Quant à la gestion et à la sécurité des données de santé, Doctolib déplore une « controverse » qu’elle juge infondée et contre-productive. « Nous sommes pleinement conscients des préoccupations soulevées mais la sécurité des données constitue le socle de confiance le plus fondamental pour Doctolib. En dix ans, nous avons investi massivement dans des dispositifs de pointe, comme le Bug Bounty, pour garantir la confidentialité des informations des patients (…) Avec ce nouvel outil, il n’y aura pas d’exploitation des données à usage commercial », insiste l’entreprise, qui précise que l’outil restera gratuit. Enfin, Doctolib assure avoir présenté l'outil à plusieurs acteurs en amont de son lancement : la DGOS et la DGS pour le versant ministériel, mais aussi plusieurs associations de patients et de soignants partenaires, et même l’Elysée !

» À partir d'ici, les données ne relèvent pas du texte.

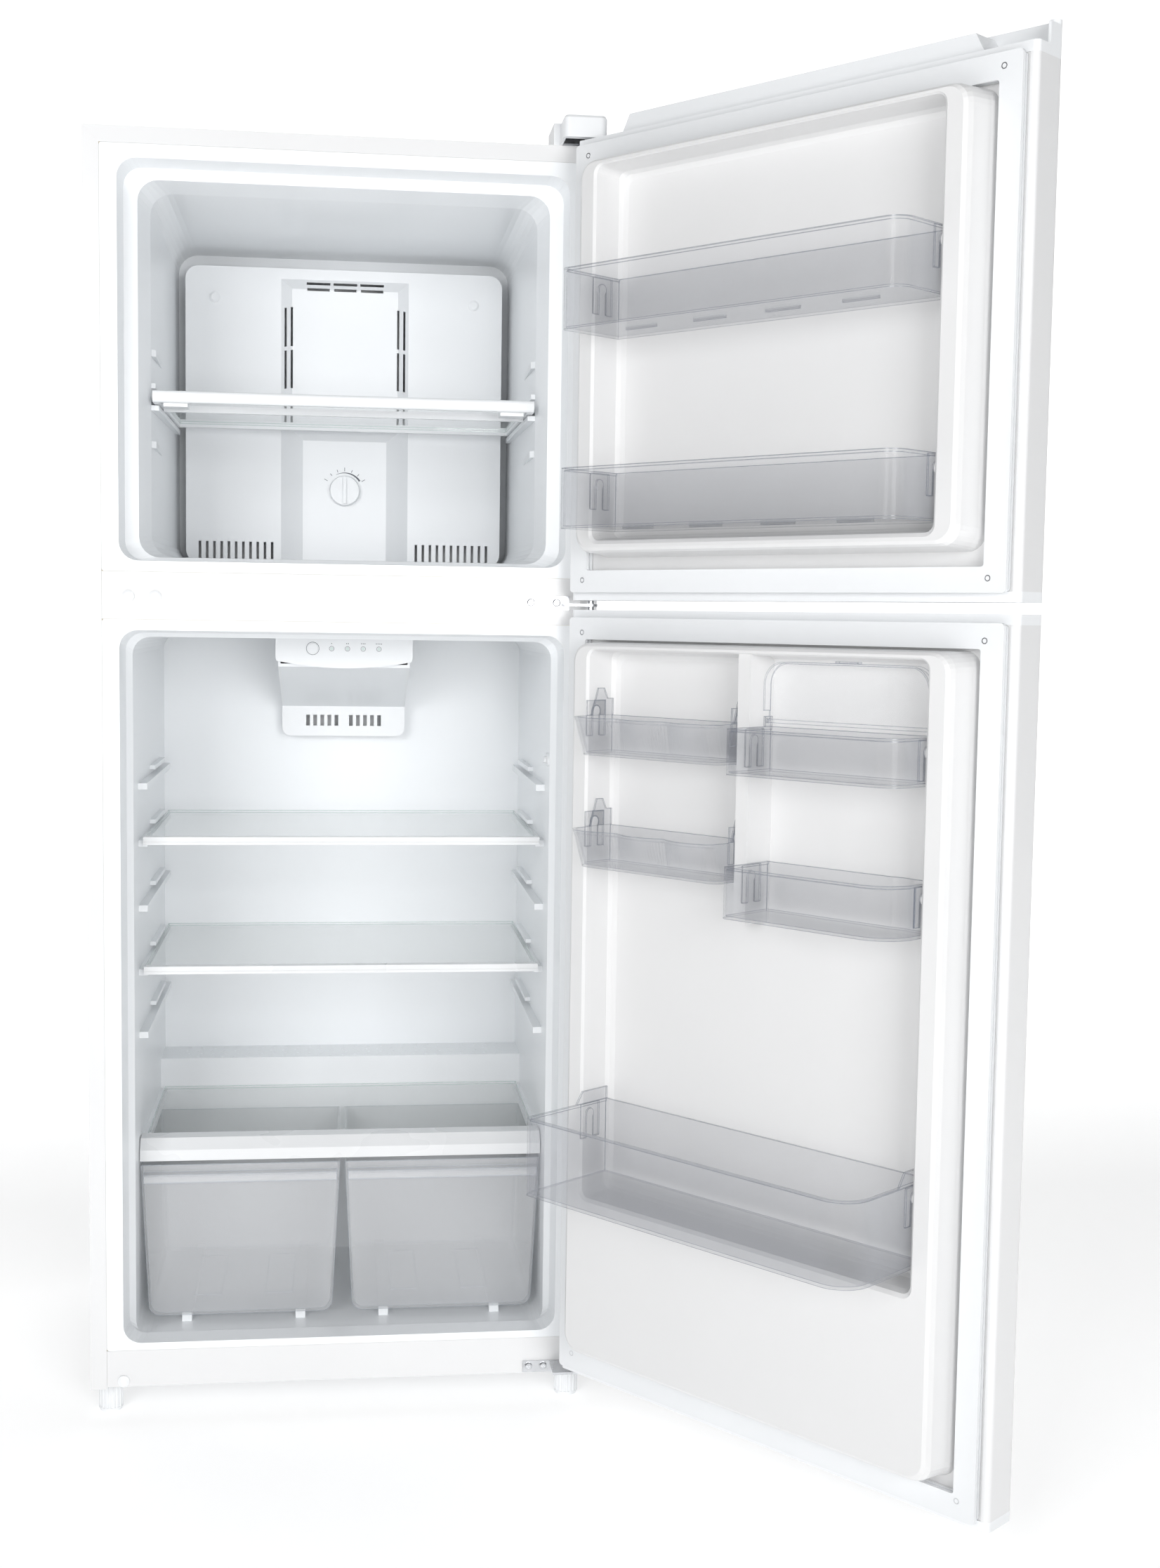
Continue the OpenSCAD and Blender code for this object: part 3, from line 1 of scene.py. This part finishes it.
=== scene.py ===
import json
import math
import bmesh
import bpy
from mathutils import Matrix, Vector


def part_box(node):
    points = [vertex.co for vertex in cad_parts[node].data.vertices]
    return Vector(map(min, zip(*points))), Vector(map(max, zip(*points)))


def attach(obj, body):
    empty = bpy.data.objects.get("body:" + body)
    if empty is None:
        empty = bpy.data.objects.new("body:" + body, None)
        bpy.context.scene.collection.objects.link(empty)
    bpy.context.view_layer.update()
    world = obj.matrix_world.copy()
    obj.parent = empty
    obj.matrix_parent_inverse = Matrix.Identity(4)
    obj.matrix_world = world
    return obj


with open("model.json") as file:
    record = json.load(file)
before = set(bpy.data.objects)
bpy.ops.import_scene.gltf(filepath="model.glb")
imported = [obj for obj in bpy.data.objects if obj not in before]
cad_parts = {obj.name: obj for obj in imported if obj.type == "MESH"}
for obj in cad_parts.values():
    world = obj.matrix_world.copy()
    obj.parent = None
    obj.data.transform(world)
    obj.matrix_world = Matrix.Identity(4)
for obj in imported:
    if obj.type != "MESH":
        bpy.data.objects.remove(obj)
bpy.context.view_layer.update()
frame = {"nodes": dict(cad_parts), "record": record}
NODES = frame["nodes"]

HALF_WIDTH = 297.5          # half the cabinet's width, in millimetres
HALF_DEPTH = 0.255          # the cabinet's front plane is at y = -HALF_DEPTH, in metres
PIN = Vector((0.286, -0.288, 0.0))      # axis of the door hinges
DOOR_ANGLE = math.radians(129.0)
# from a door's shut place to the open one that the frame holds it in
DOOR_TURN = (Matrix.Translation(PIN) @ Matrix.Rotation(DOOR_ANGLE, 4, "Z")
             @ Matrix.Translation(-PIN))


def from_front(distance):
    """Millimetres behind the cabinet's front plane, to y in the frame, in metres."""
    return distance / 1000 - HALF_DEPTH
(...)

Les médecins préfèrent un outil unique
Qu’en pensent les médecins ? Interrogé à ce stade sur cette nouvelle fonctionnalité, le Dr Luc Duquesnel, président de la branche généraliste de la CSMF, appelle la puissance publique à assumer ses responsabilités. « Il doit y avoir un seul et unique outil ! On ne peut pas en multiplier les usages, et je ne vois pas pourquoi les médecins sont sollicités sur ce sujet. C’est à l’État de faire son travail. »
Reste à voir si l’État, qui soutient indirectement le fleuron tricolore via Bpifrance, choisira de monter au front pour défendre sa seule plateforme publique nationale ou composera avec les ambitions de l’ancienne start-up, devenue incontournable dans le secteur de la santé.
[Article mis à jour, mardi 10 décembre, 21h]
*En quinze jours par exemple, la plateforme Doctolib a enregistré 17 000 rendez-vous de dépistage du cancer du sein sur sa plateforme durant la période d’octobre rose.